The dollar’s slide had caused concern among oil producers as it pushes down the value of their dollar-denominated oil revenues while the price of their commodity imports, such as grains, have been increasing, pushing inflation up.

"At this moment and this time we’re not considering that (de-pegging)," Seif al-Shamsi, executive director for the treasury department at the UAE Central Bank, told reporters.

"The reasons that we have are that oil is priced with the dollar … and more than 50 percent of our trade partners are dollar-related.
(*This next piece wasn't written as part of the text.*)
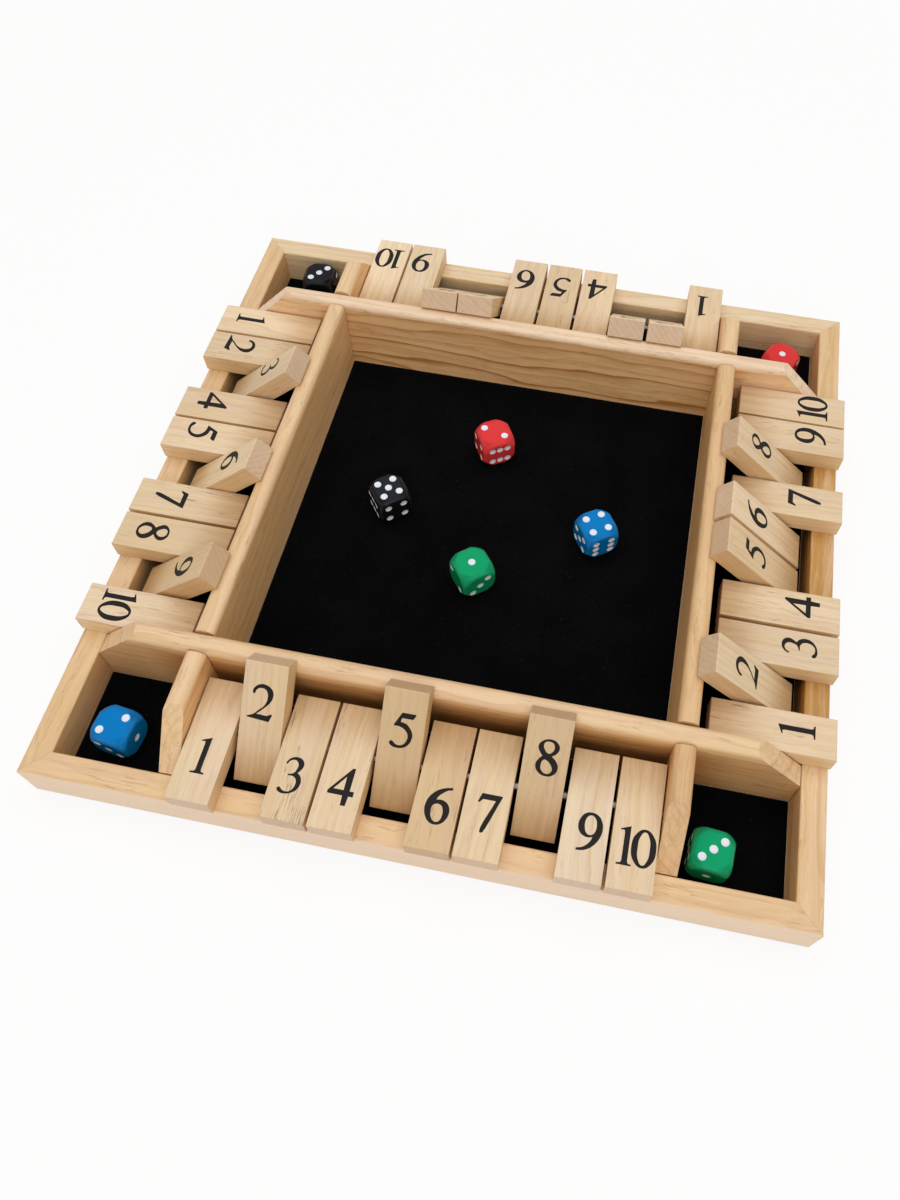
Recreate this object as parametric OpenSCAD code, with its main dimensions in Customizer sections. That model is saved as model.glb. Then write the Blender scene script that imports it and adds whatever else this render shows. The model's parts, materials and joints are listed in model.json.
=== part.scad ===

At the present time we don’t see this (de-pegging) especially as there is no inflation," he said.

Shamsi’s comments echo recent remarks by Kuwait as well as the head of the Gulf Cooperation Council, that the drop in the dollar is unlikely to lead the bloc’s members to rethink their pegs.
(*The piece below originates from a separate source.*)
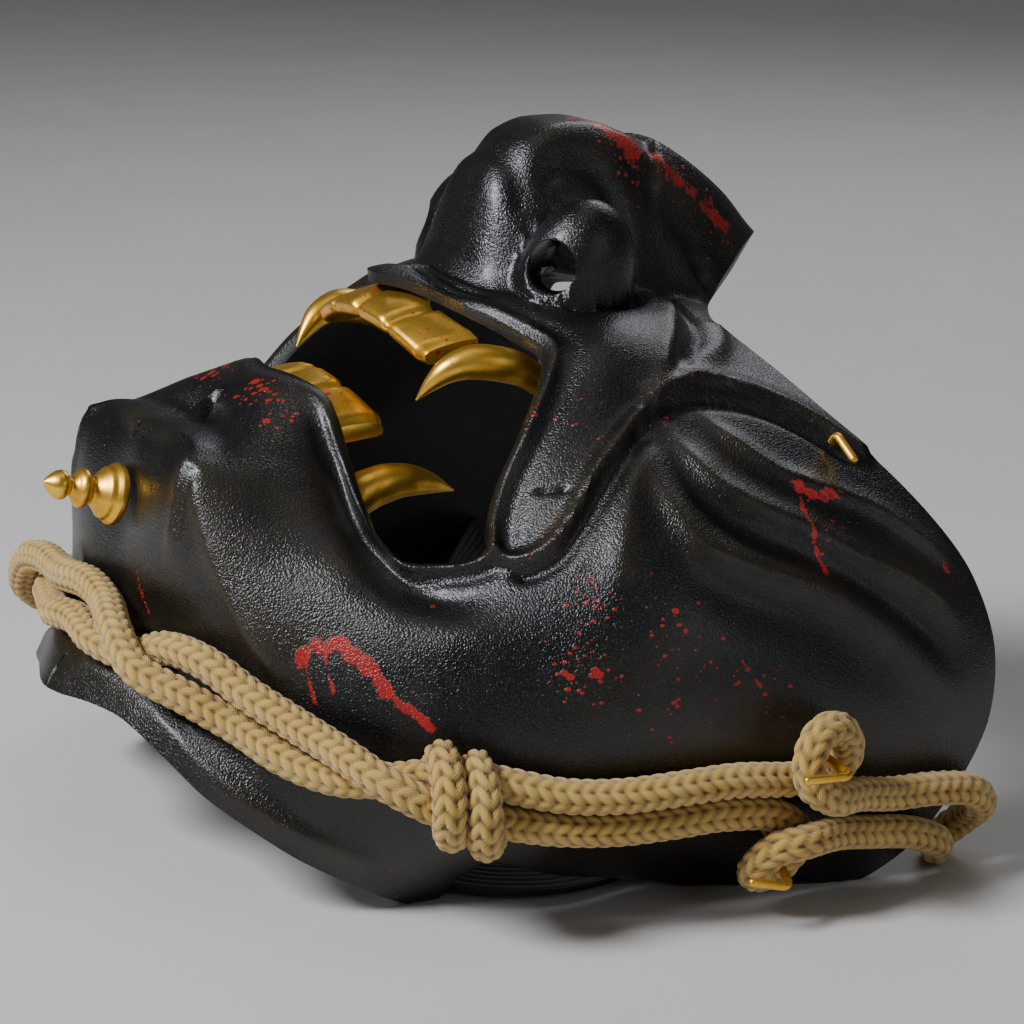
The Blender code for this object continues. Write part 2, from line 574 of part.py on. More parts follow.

With Gulf economies recovering from the 2009 downturn, inflation is on the rise across the world’s top oil exporting region, especially in Saudi Arabia and Kuwait.

Analysts have said further weakening of the dollar, which hit an 11-month low against a basket of currencies last week, will put upward pressure on prices in oil producers.

Inflation in the UAE, the second-largest Arab economy and the world’s third biggest oil exporter, edged to a 16-month high of 1.2 percent in September, still way below a record high of 12.3 percent in 2008, when de-pegging speculation last flared up.

Weak lending
Shamsi said he was still concerned about levels of interbank offered rates, and while the situation has improved he expects them to edge lower.

"We’re still concerned, we like banks to bring their rate lower because the situation of liquidity has improved," he said on the sidelines of a banking conference. "We have seen it (3-month EIBOR rates) is improving now … and we’re expecting a further downturn."

UAE interbank rates have stayed high over past months, sparking criticism from the central bank, with banks exposed to Dubai debt, but debt restructuring and a flood of dollar liquidity on global markets have helped to ease pressure.

The UAE three-month offered rates stood at 2.14750 percent at the central bank’s fixing on Monday, unchanged from Sunday, near its lowest levels since mid-February but still above the Saudi benchmark at 0.74875 percent.

Shamsi also said that bank lending in the OPEC member country had decreased despite a rise in deposits with banks not using the central bank’s liquidity support facility and there was a need to improve liquidity regulations.

"Banks are not lending, they are keeping their liquidity," he said. "We think this is a low percentage and banks, when confidence is regained … will start lending again."

Weak lending since the double blow of the global credit crunch and Dubai debt woes is one of the main factors expected to hold back the UAE’s economic growth this year, forecast to be the slowest in the Gulf at 2.4 percent.

In the run-up to the crisis, UAE banks’ credit portfolios were growing at rates upwards of 34 percent a year. In June this year, claims on the private sector fell 3.2 percent year-on-year, according to central bank data.